Biomass power is useful for organizations with access to large amounts of organic waste, since they can use it to reduce electricity costs.
Renewable energy also creates new jobs. For example, the Texas wind power industry provides employment for over 25,000 persons. When renewable energy achieves low costs in a region, it also creates jobs indirectly by attracting corporations.
In rural areas of Texas, wind and solar farms have become a source of income for farmers who rent their land. Also, renewable energy is a source of tax income for municipalities. Renewable energy does not have the volatility of the fossil fuel industry, or the seasonal nature of agriculture.
What are some advantages of renewable energy?
Renewable energy does not run out: The main advantage of renewable sources is that they replenish themselves faster than the consumption rate. For example, you could cover all roofs in Texas with solar panels, and that would not affect the amount of sunshine available tomorrow.
Renewable energy reduces greenhouse gas emissions: With the exception of biomass, which is based on combustion, renewable sources produce much less emissions than fossil fuels. There is an initial environmental impact when mining and processing materials for generation equipment, and then during delivery and construction. However, there are zero GHG emissions while producing electricity.
Does renewable energy have any disadvantages?
Renewable energy sources offer low generation costs and environmental benefits. However, they have limitations like any other technology.
Solar panels and wind turbines depend on resources that cannot be controlled – sunlight and wind.

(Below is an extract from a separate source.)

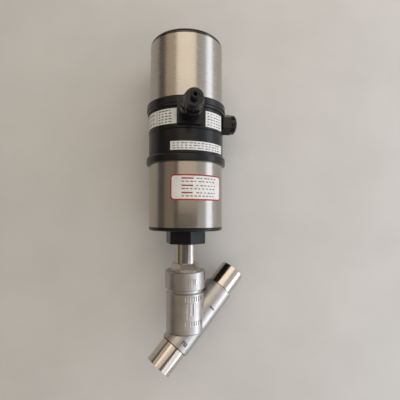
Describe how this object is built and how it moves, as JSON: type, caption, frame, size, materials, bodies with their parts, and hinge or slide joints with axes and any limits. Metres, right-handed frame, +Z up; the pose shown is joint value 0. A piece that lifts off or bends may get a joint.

To achieve a reliable power supply, they must be combined with other types of generation.
Hydroelectric turbines can be combined with a water reservoir to create a controllable power source, which means they don’t have the limitation of solar panels and wind turbines. However, hydroelectric power plants require very specific site conditions, which are not common in Texas.
Biomass power is viable when large amounts of organic waste are available, but otherwise it can be expensive.
Does Texas have research and development institutions working on renewable energy?
The following are some of the main organization that have contributed to renewable energy research in Texas:
- Austin Technology Incubator (ATI)
- San Antonio Clean Energy Incubator (SACEI)
- Houston Technology Center (HTC)
- Energy Institute of the University of Texas at Austin
- Pecan Street Inc., an R&D organization associated with UT-Austin
- Smalley Institute for Nanoscale Science and Technology at Rice University
- Advanced Research Initiative for Sustainable Energy (ARISE) at Texas A&M
- Zero Energy Research Laboratory at the University of North Texas
What are some new developments in Texas renewable energy?
Solar panels, wind turbines and hydroelectric turbines are mature technologies. However, they can achieve synergy with emerging technologies like energy storage and virtual power plants:
- Energy storage eliminates the main limitation of solar panels and wind turbines, which is their dependence on variable energy inputs – sunlight and wind.
- A virtual power plant or VPP uses information technologies to manage smaller energy resources as a single system. For example, a VPP can combine the capacity of 1,000 homes with 10 kW of solar power and 15 kWh of battery storage to add up 10 MW and 15,000 kWh.
As of late 2020, Texas has several battery projects above 100 MW in the pipeline, and smaller systems are already in construction or operating. Also, some energy companies are conducting preliminary studies for VPP projects in Texas.
The Texas Shift to Renewable Energy Resources
Wind power has led the transition to renewable energy in Texas. Wind turbines are now producing over 20% of the state’s electricity, surpassing coal power. As of 2020, the installed wind power capacity in Texas exceeds 30 GW, which is over 25% of the total US capacity. In other words, Texas has one of every four wind turbines in the country.
Solar power is still small in Texas, providing only 1.5% of electricity, but growing fast. ERCOT estimates that the installed solar capacity will surpass 5 GW by the end of 2020, and 13 GW by the end of 2021. There are several solar projects above 100 MW in the pipeline, and a few are above 1,000 MW (1 GW).
As of July 2020, the City of Houston uses solar and wind power for 100% of its operations, including airports and wastewater treatment plants.